>>>
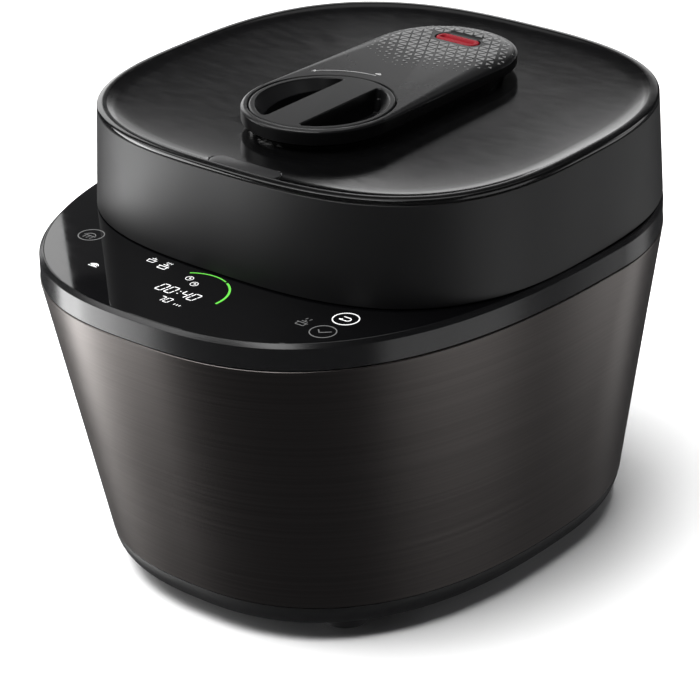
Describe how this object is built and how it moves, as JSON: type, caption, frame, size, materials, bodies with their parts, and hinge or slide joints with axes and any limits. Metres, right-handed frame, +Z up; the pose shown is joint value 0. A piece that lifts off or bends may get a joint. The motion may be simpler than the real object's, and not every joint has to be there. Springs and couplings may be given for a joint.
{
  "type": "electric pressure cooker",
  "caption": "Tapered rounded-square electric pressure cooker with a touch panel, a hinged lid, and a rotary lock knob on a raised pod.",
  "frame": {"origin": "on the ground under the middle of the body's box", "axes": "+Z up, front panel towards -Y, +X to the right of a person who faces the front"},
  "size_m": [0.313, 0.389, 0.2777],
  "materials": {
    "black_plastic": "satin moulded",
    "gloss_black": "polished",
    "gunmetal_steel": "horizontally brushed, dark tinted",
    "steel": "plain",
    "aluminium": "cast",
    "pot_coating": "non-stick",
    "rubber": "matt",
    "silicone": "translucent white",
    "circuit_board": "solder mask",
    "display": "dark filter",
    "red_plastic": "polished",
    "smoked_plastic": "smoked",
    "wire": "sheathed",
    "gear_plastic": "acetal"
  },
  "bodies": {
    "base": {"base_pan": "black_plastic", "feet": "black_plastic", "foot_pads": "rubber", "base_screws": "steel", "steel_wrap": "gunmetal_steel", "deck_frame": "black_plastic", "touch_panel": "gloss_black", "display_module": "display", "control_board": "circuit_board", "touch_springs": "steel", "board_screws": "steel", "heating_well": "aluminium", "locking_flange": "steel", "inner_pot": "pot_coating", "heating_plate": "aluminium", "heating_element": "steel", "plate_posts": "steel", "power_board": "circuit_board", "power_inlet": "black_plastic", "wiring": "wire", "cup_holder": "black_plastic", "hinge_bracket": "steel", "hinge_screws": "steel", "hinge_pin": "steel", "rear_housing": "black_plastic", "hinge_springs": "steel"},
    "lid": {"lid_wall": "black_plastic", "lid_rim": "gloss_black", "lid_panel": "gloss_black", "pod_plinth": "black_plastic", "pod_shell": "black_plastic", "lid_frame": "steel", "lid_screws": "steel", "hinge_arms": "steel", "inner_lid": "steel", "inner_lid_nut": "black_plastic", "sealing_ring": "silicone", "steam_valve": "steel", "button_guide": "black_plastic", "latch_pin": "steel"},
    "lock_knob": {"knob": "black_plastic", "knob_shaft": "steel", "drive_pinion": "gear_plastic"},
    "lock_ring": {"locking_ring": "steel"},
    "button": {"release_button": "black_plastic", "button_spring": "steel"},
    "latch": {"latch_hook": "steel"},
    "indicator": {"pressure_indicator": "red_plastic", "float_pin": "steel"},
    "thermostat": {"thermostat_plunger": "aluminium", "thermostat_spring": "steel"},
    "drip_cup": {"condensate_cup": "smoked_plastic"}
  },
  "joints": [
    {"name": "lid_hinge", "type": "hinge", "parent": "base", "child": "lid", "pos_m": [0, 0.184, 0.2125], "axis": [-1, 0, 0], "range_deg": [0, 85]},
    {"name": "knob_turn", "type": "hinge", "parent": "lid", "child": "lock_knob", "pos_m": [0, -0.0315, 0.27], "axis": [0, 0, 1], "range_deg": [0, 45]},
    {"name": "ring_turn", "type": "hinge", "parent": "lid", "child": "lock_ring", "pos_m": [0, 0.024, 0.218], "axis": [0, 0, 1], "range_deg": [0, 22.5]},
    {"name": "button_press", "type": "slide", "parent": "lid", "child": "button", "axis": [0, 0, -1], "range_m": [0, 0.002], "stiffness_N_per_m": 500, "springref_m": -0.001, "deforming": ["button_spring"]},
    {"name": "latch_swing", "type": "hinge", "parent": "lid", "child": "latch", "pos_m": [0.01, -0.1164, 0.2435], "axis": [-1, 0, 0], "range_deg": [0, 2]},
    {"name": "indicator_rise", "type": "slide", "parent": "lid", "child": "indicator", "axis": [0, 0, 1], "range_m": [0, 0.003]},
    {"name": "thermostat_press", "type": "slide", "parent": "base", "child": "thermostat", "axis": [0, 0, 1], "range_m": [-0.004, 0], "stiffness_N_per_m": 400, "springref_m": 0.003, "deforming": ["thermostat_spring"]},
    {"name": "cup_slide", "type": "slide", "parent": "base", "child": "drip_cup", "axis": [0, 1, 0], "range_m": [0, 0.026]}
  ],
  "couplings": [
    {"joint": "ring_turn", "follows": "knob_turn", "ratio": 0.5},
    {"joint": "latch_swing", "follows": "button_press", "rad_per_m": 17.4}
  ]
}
<<<
>>>
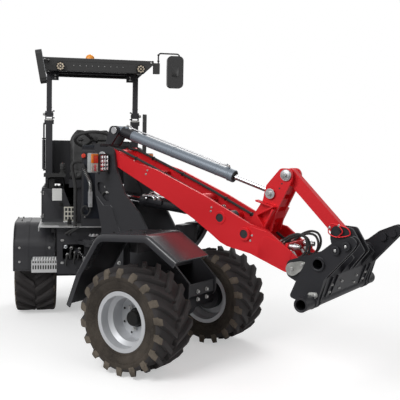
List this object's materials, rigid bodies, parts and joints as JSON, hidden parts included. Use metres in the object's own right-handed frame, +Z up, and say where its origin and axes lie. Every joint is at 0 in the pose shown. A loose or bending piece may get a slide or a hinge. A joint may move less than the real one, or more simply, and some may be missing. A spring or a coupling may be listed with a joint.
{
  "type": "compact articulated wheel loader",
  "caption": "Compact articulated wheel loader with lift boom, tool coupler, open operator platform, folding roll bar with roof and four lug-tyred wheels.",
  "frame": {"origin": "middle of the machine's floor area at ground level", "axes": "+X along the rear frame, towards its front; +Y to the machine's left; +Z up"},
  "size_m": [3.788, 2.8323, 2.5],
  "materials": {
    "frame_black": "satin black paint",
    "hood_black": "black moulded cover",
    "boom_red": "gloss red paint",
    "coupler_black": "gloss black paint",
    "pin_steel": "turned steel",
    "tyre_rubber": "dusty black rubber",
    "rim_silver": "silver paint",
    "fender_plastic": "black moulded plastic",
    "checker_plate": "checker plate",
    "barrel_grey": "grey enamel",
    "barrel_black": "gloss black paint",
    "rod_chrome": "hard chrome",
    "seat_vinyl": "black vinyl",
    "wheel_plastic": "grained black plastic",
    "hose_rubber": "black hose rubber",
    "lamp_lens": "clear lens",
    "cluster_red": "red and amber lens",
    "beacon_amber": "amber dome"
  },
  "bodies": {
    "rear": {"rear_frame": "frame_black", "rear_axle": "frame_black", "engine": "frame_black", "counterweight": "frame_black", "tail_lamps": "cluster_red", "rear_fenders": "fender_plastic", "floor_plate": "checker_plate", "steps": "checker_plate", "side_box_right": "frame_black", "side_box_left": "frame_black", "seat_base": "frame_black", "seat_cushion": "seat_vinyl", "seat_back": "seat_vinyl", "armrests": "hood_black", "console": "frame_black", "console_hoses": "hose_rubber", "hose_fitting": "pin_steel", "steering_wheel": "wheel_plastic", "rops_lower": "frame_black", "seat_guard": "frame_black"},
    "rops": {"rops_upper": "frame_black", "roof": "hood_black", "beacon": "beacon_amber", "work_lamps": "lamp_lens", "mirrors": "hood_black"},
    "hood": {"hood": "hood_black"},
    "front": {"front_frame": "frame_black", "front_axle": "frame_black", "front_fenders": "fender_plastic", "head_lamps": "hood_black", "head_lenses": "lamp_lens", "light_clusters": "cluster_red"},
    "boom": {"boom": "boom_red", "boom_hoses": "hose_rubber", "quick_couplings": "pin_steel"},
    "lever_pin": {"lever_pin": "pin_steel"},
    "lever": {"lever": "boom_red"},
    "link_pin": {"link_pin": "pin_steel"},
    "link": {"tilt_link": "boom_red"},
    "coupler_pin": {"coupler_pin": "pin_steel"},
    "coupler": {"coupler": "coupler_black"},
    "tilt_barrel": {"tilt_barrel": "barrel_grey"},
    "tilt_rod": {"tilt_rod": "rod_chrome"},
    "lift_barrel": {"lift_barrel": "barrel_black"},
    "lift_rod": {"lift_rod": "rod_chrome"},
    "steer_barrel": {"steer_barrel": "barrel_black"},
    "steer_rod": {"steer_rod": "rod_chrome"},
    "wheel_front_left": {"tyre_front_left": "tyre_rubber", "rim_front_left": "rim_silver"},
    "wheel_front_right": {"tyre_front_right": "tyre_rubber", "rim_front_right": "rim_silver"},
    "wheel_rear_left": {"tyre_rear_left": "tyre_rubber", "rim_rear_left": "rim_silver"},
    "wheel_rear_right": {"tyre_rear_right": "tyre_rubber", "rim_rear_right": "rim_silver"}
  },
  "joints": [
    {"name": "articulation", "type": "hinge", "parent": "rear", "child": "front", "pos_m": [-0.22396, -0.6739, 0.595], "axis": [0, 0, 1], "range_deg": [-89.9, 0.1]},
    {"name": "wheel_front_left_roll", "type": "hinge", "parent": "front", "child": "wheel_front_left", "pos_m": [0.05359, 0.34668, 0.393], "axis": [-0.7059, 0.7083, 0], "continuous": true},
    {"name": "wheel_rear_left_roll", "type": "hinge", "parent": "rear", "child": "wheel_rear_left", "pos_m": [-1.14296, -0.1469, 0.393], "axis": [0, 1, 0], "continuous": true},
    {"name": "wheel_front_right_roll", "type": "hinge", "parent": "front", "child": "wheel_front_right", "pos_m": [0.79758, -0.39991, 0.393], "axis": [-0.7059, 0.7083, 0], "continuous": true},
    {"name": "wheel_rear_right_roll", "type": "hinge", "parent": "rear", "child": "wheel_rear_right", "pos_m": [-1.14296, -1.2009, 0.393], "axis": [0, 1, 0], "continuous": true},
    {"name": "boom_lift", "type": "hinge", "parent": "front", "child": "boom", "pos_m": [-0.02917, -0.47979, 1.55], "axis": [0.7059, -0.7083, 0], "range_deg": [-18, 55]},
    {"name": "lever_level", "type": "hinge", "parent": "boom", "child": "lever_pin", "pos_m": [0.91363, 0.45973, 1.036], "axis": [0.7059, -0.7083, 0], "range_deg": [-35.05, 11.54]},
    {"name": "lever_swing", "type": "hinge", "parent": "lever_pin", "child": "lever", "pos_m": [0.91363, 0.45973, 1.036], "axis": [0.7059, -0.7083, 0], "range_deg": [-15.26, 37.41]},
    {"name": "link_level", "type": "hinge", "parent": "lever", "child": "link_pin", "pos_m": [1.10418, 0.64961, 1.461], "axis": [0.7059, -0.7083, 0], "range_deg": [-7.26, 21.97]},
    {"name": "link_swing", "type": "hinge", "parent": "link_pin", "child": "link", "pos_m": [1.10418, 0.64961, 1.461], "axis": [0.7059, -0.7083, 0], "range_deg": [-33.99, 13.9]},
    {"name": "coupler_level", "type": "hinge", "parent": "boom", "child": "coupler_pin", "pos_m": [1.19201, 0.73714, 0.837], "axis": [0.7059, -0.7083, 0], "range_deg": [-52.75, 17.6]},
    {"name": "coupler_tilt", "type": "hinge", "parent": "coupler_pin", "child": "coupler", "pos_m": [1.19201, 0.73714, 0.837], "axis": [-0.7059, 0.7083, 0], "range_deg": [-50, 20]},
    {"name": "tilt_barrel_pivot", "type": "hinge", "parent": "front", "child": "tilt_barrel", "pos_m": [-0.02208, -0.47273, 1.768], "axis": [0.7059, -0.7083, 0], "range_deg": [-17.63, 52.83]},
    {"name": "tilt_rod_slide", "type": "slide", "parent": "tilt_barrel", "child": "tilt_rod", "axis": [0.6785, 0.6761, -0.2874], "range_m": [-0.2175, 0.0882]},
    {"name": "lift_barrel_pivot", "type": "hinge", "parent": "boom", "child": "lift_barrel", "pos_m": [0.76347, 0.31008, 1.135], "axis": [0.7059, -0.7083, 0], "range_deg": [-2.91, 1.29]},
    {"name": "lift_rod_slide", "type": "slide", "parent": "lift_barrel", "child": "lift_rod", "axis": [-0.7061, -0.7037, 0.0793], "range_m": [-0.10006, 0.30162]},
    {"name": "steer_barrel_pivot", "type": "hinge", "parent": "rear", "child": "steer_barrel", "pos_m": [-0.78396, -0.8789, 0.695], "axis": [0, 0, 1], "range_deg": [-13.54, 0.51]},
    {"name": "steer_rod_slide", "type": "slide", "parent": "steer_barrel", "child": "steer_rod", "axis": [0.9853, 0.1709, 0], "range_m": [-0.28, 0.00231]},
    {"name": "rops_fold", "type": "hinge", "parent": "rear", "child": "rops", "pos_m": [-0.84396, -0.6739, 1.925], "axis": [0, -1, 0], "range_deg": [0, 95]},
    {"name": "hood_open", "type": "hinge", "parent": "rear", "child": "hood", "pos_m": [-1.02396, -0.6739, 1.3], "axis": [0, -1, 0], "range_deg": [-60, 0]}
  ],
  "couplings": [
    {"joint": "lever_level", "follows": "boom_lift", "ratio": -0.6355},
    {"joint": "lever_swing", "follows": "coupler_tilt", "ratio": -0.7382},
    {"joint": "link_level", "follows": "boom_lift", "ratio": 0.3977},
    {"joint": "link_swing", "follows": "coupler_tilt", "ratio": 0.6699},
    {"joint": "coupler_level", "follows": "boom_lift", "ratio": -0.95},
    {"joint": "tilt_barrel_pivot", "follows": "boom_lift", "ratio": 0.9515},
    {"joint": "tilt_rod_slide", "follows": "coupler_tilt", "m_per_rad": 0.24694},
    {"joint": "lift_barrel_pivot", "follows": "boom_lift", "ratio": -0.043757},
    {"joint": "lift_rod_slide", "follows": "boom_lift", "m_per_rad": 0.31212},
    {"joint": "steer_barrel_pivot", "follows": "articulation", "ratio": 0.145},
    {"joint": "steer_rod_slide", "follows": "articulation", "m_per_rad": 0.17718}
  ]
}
<<<
>>>
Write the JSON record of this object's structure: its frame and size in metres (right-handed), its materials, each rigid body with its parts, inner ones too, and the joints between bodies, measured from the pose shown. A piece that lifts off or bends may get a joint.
<<<
PROBLEM STATEMENT »
Search the entries for the string "bends" and collect each line that has it.

EXERCISE OUTPUT »
Describe how this object is built and how it moves, as JSON: type, caption, frame, size, materials, bodies with their parts, and hinge or slide joints with axes and any limits. Metres, right-handed frame, +Z up; the pose shown is joint value 0. A piece that lifts off or bends may get a joint. The motion may be simpler than the real object's, and not every joint has to be there. Springs and couplings may be given for a joint.
Write the JSON record of this object's structure: its frame and size in metres (right-handed), its materials, each rigid body with its parts, inner ones too, and the joints between bodies, measured from the pose shown. A piece that lifts off or bends may get a joint.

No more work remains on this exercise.